Na leitura da primeira carta de Paulo a Coríntios (1 Cor 12, 3) lemos uma confirmação dessa explicação com outras palavras: “Ninguém pode dizer: Jesus é o Senhor a não ser no Espírito Santo. ” Ninguém pode dizer que é discípulo de Cristo se não cumpre seus mandamentos. E o maior de todos, conforme Cristo ensinou, é justamente o amor a Deus e ao próximo. Desse modo, ninguém pode afirmar a sua fé em Cristo, a não ser através do amor, e este amor é fruto do Espírito, aliás, é o próprio Espírito. Quem fala o nome de Jesus sem expressar o amor que ele ensinou, está falando apenas da boca pra fora. Nessa pessoa, o Espírito não habita, é uma pessoa do 'coração duro', sem arrependimento, nela os pecados ficam retidos, porque se não há espaço para o perdão no coração de alguém, também não há espaço para o Espírito. E esse espaço não existe justamente porque está tomado pelos pecados que ali são retidos pela falta do amor.

E Paulo faz uma exposição bastante didática para dizer que não existe apenas uma forma de amar, mas diversas formas válidas. “Há diversidade de dons, mas um mesmo é o Espírito. Há diversidade de ministérios, mas um mesmo é o Senhor. Há diferentes atividades, mas um mesmo Deus ” (1 Cor 12, 4-5). São os carismas e os dons próprios de cada pessoa, que são inerentes à sua natureza mas são potencializados com a presença e a ação do Espírito. É a conhecida teoria do 'corpo místico' desenvolvida por Paulo, pela qual ele compara a Igreja, com a sua diversidade de pessoas, de costumes, de origens, de tarefas, de formatos, com os membros do corpo humano, uma comparação muito adequada e fácil de entender por todas as pessoas. Houve uma época em que a teologia afirmava que somente na Igreja Católica se realizava a verdadeira comunhão com Cristo.
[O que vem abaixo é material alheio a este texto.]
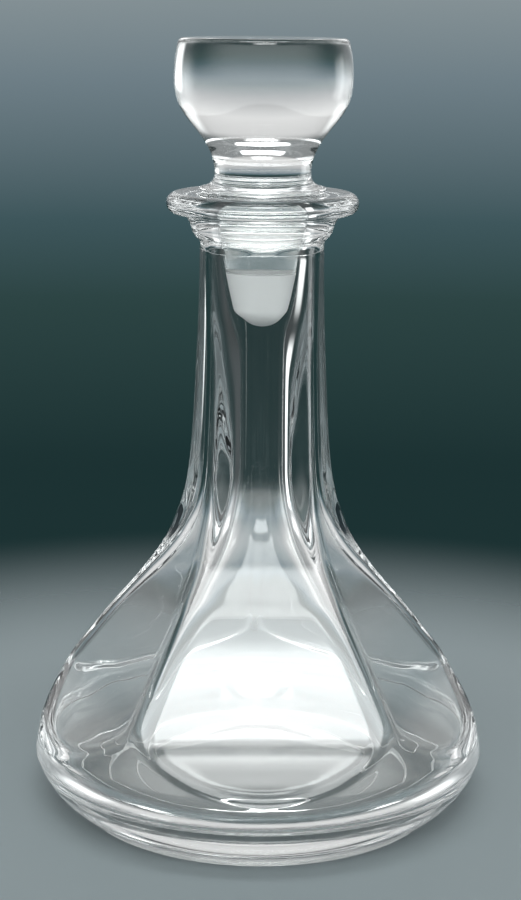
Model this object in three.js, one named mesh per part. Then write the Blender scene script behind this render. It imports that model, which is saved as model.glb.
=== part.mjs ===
// A glass decanter with a broad, low body pressed into five flat panels, a long neck with a
// turned-out lip, and a solid glass stopper with a flat-topped, bowl-shaped head.
// Millimetres, +Z up. The origin is the centre of the foot, on the surface it stands on,
// and one panel faces -Y.

import * as THREE from 'three';

// Driving dimensions
const OVERALL_HEIGHT = 250;        // foot to the flat top of the stopper
const LIP_HEIGHT = 202.2;          // top of the lip
const PANEL_COUNT = 5;
const WIDEST_RADIUS = 74.6;
const WIDEST_HEIGHT = 18.3;
const FOOT_RADIUS = 60.9;
const FOOT_RING_WIDTH = 9.5;
const FLOOR_THICKNESS = 12;
const BORE_RADIUS = 10.8;
const BORE_LENGTH = 82;            // from the lip down to where the bore begins to widen
const MOUTH_RADIUS = 14.7;         // top of the tapered seat in the neck
const SEAT_RADIUS = 12.9;          // the seat again, SEAT_DEPTH below the lip
const SEAT_DEPTH = 18;
const RIM_RADIUS = 3.3;            // half the thickness of the turned-out lip
const LIP_RADIUS = 30.6;
const PLUG_TOP_RADIUS = 14.3;
const PLUG_END_RADIUS = 10.8;
const PLUG_LENGTH = 42.8;          // below the lip
const COLLAR_RADIUS = 20.3;
const COLLAR_GAP = 0.3;            // between the collar and the lip it rests on
const HEAD_RADIUS = 28.1;
const BAND_WALL = 4;               // glass in the round band above the floor

// Steps round the axis. The vessel's are a multiple of twice the panel count, so that each
// panel's centre and each ridge fall on a step.
const VESSEL_STEPS = 50;
const STOPPER_STEPS = 40;

const smoothstep = (value, low, high) => THREE.MathUtils.smoothstep(value, low, high);
const lerp = THREE.MathUtils.lerp;

// The smaller of two radii, with the corner between them eased over a few millimetres.
const BLEND = 1.5;
function softMin(first, second) {
  const mix = THREE.MathUtils.clamp(0.5 + (0.5 * (second - first)) / BLEND, 0, 1);
  return lerp(second, first, mix) - BLEND * mix * (1 - mix);
}

// Radius of a regular polygon with rounded corners. centre is the distance from the axis to the
// middle of a flat, corner is the radius of its corners, and angle is counted from a flat's middle.
const HALF_PANEL = Math.PI / PANEL_COUNT;
function panelRadius(angle, centre, corner) {
  const turns = Math.round(angle / (2 * HALF_PANEL));
  const off = Math.abs(angle - turns * 2 * HALF_PANEL);
  const flatEnd = (centre - corner) * Math.tan(HALF_PANEL);
  if (centre * Math.tan(off) <= flatEnd) return centre / Math.cos(off);
  const reach = (centre - corner) / Math.cos(HALF_PANEL);
  const side = reach * Math.sin(HALF_PANEL - off);
  return reach * Math.cos(HALF_PANEL - off) + Math.sqrt(Math.max(corner * corner - side * side, 0));
}

// The round form that the panels are pressed into. It bulges out from the foot to the widest
// place and draws in again above it, and from the shoulder up the panels alone give the form.
const FOOT_EDGE_HEIGHT = 2;
const SHOULDER_HEIGHT = 80;
const UNDER_BULGE = 1.45;
const DRAW_IN = 0.068;
function roundRadius(height) {
  if (height < WIDEST_HEIGHT) {
    const fall = (WIDEST_HEIGHT - height) / (WIDEST_HEIGHT - FOOT_EDGE_HEIGHT);
    const bulge = (1 - fall ** UNDER_BULGE) ** (1 / UNDER_BULGE);
    return lerp(FOOT_RADIUS, WIDEST_RADIUS, bulge);
  }
  if (height > SHOULDER_HEIGHT) return WIDEST_RADIUS;
  return WIDEST_RADIUS - DRAW_IN * (height - WIDEST_HEIGHT) ** UNDER_BULGE;
}

// A panel's middle line from its flared foot up to the neck, as distance from the axis and height.
const PANEL_LINE = [
  [84, 18], [74, 25], [66, 31], [58.2, 38], [51.6, 48], [44, 60], [34.4, 74], [27.5, 86],
  [23.9, 96], [21.65, 106], [20.3, 120], [19.1, 150], [18.8, 180], [18.95, 184.5], [19.8, 186.8],
  [21.2, 188.2],
];
// The same line on the inside, down to the round corner of the floor.
const CAVITY_LINE = [
  [SEAT_RADIUS, LIP_HEIGHT - SEAT_DEPTH], [11.8, 166], [BORE_RADIUS, 150],
  [BORE_RADIUS, LIP_HEIGHT - BORE_LENGTH], [11.4, 107], [14, 97], [19.5, 87.5], [26.5, 78],
  [32.5, 71], [40.8, 60], [48.6, 48], [55.2, 38], [63, 31], [72, 25],
];

// Corner radius of the panels: nearly sharp on the body, softer on the neck and softer again at
// its top. Where the panels run out under the lip it is the ring's own radius.
const BODY_CORNER = 3;
const NECK_CORNER = 8;
const NECK_TOP_CORNER = 12;
function outerCorner(radius, height) {
  const neck = lerp(NECK_CORNER, NECK_TOP_CORNER, smoothstep(height, 140, 180));
  const corner = lerp(BODY_CORNER, neck, smoothstep(height, 70, 140));
  return lerp(corner, radius, smoothstep(height, 183, 188));
}

const spline = (points, count) =>
  new THREE.SplineCurve(points.map(([r, z]) => new THREE.Vector2(r, z))).getPoints(count);

// Rings of a turned form. Each has a radius and a height, and where it is pressed into panels it
// also has its corner radius and the round form's radius, which the panels never pass.
const plainRings = (points) => points.map((p) => ({ radius: p.x, height: p.y }));

function turn(rings, steps) {
  const profile = rings.map((ring) => new THREE.Vector2(ring.radius, ring.height));
  const geometry = new THREE.LatheGeometry(profile, steps);
  geometry.rotateX(Math.PI / 2);
  const position = geometry.attributes.position;
  for (let index = 0; index < position.count; index += 1) {
    const ring = rings[index % rings.length];
    if (ring.corner === undefined) continue;
    const angle = Math.atan2(position.getX(index), -position.getY(index));
    const radius = softMin(panelRadius(angle, ring.radius, ring.corner), ring.limit);
    position.setXY(index, radius * Math.sin(angle), -radius * Math.cos(angle));
  }
  geometry.deleteAttribute('uv');
  geometry.computeVertexNormals();
  return geometry;
}

// The underside: a shallow dome inside a step, inside the ring that the decanter stands on.
function underside() {
  const ringInner = FOOT_RADIUS - 0.9 - FOOT_RING_WIDTH;
  const path = new THREE.Path();
  path.moveTo(0, 4);
  path.quadraticCurveTo(28, 3.8, 40.8, 2.6);
  path.lineTo(40.8, 2);
  path.lineTo(ringInner - 0.4, 2);
  path.lineTo(ringInner, 0);
  path.lineTo(FOOT_RADIUS - 0.9, 0);
  path.lineTo(FOOT_RADIUS - 0.2, 0.6);
  return plainRings(path.getPoints(3));
}

// The round lower body, from the foot's edge to the widest place.
function lowerBody() {
  const count = 7;
  return Array.from({ length: count }, (_, step) => {
    const angle = (step / count) * (Math.PI / 2);
    const height = lerp(WIDEST_HEIGHT, FOOT_EDGE_HEIGHT, Math.cos(angle));
    return { radius: roundRadius(height), height };
  });
}

// The panels, from the round band up to the top of the neck.
function panelledBody() {
  return spline(PANEL_LINE, 30).map((p) => ({
    radius: p.x,
    height: p.y,
    corner: outerCorner(p.x, p.y),
    limit: roundRadius(p.y),
  }));
}

// The neck runs out round under the lip, and the lip is a full round edge with a flat top.
function lip() {
  const rimCentre = new THREE.Vector2(LIP_RADIUS - RIM_RADIUS, LIP_HEIGHT - RIM_RADIUS);
  const path = new THREE.Path();
  path.moveTo(22.4, 190.2);
  path.lineTo(22.7, 191.4);
  path.quadraticCurveTo(23.8, 195.3, 26.6, 195.7);
  path.absarc(rimCentre.x, rimCentre.y, RIM_RADIUS, -1.3, Math.PI / 2, false);
  path.lineTo(MOUTH_RADIUS + 0.8, LIP_HEIGHT);
  path.lineTo(MOUTH_RADIUS, LIP_HEIGHT - 0.6);
  return plainRings(path.getPoints(3));
}

// The inside: the plug's tapered seat, the bore, and the cavity, whose wall follows the panels.
function inside() {
  const cavity = spline(CAVITY_LINE, 20).map((p) => ({
    radius: p.x,
    height: p.y,
    corner: lerp(2.5 * BODY_CORNER, p.x, smoothstep(p.y, 60, 112)),
    limit: roundRadius(p.y) - BAND_WALL,
  }));
  const floorCorner = 12.5;
  const wall = roundRadius(FLOOR_THICKNESS + floorCorner) - BAND_WALL;
  const path = new THREE.Path();
  path.absarc(wall - floorCorner, FLOOR_THICKNESS + floorCorner, floorCorner, -0.12, -Math.PI / 2, true);
  path.lineTo(0, FLOOR_THICKNESS);
  return [...cavity, ...plainRings(path.getPoints(4))];
}

const glass = (name) =>
  new THREE.MeshStandardMaterial({
    name, color: 0xe4ece8, roughness: 0.03, metalness: 0, transparent: true, opacity: 0.35,
  });

function vesselMesh() {
  const rings = [...underside(), ...lowerBody(), ...panelledBody(), ...lip(), ...inside()];
  const mesh = new THREE.Mesh(turn(rings, VESSEL_STEPS), glass('vessel_glass'));
  mesh.name = 'vessel';
  return mesh;
}

// The stopper is one solid piece. A tapered plug with a round end hangs in the neck, a thin
// collar rests on the lip, and a waist leads to the bowl-shaped head with its flat top.
function stopperMesh() {
  const seat = LIP_HEIGHT + COLLAR_GAP;
  const plugEnd = LIP_HEIGHT - PLUG_LENGTH;
  const endRise = 6.8;
  const path = new THREE.Path();
  path.absellipse(0, plugEnd + endRise, PLUG_END_RADIUS, endRise, -Math.PI / 2, 0, false, 0);
  path.lineTo(PLUG_TOP_RADIUS, LIP_HEIGHT);
  path.lineTo(PLUG_TOP_RADIUS + 0.1, seat);
  path.lineTo(COLLAR_RADIUS - 0.5, seat);
  path.absarc(COLLAR_RADIUS - 0.7, seat + 0.7, 0.7, -1.2, 1.2, false);
  path.bezierCurveTo(17.2, 204.4, 15.4, 205.2, 15.3, 208);
  path.bezierCurveTo(15.3, 213.6, 17.7, 217.4, 21, 221.6);
  path.bezierCurveTo(24.6, 226, HEAD_RADIUS + 0.1, 229.4, HEAD_RADIUS, 237.6);
  path.bezierCurveTo(HEAD_RADIUS, 241, 27.9, 244.6, 26.9, OVERALL_HEIGHT - 1.6);
  path.quadraticCurveTo(26.4, OVERALL_HEIGHT, 25, OVERALL_HEIGHT);
  path.lineTo(0, OVERALL_HEIGHT);
  const mesh = new THREE.Mesh(turn(plainRings(path.getPoints(4)), STOPPER_STEPS), glass('stopper_glass'));
  mesh.name = 'stopper';
  return mesh;
}

const decanter = new THREE.Group();
decanter.add(vesselMesh(), stopperMesh());

export default decanter;
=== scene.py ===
"""A clear glass decanter with a lift-out stopper, on a plain pale floor."""
import math
import bpy
import numpy as np
from mathutils import Matrix, Vector


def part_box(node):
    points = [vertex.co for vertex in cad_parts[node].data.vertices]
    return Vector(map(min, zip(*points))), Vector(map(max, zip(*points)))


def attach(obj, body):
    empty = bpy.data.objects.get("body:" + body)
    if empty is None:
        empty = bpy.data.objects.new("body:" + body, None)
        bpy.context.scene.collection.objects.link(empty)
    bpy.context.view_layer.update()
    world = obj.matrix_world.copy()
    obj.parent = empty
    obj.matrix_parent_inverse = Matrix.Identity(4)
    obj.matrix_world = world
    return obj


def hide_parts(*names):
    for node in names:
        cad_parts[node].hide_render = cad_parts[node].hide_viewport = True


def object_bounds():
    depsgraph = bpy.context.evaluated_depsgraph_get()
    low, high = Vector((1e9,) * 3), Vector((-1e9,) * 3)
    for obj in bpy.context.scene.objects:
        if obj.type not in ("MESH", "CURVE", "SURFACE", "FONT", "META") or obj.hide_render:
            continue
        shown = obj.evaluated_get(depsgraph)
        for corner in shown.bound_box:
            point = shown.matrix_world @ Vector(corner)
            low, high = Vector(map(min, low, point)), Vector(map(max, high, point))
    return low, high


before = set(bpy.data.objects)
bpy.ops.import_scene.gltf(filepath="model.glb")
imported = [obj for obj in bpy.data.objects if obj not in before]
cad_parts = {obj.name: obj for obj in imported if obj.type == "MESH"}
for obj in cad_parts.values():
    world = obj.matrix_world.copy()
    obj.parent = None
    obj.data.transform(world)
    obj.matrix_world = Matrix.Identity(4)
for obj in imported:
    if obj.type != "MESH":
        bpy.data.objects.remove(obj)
cad_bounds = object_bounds()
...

Mas com o advento das doutrinas ecumênicas, embora a doutrina continue afirmando que a 'ekklesia' tutelada pelo sucessor de Pedro seja a genuína, no entanto, reconhece que as diversas comunidades que vivenciam os ensinamentos de Cristo formam uma grande 'comum unidade', porque o Espírito é um só. Se ninguém pode dizer “Jesus é o Senhor” senão no Espírito, concluímos que todos aqueles que professam sua fé em Cristo de modo legítimo, através do seguimento de sua doutrina e do cumprimento de seus mandamentos, fazem isso por obra do mesmo Espírito.

Hoje foi meu dia de cantar na missa dominical da paróquia e eu não perdi a oportunidade de incluir no roteiro dos cânticos o Veni Creator Spiritus, em latim mesmo, original, gregoriano, aquele que nós conhecemos. Que Ele venha visitar nossas mentes e infundir o amor em nossos corações, conforme diz o texto medieval e sempre atual.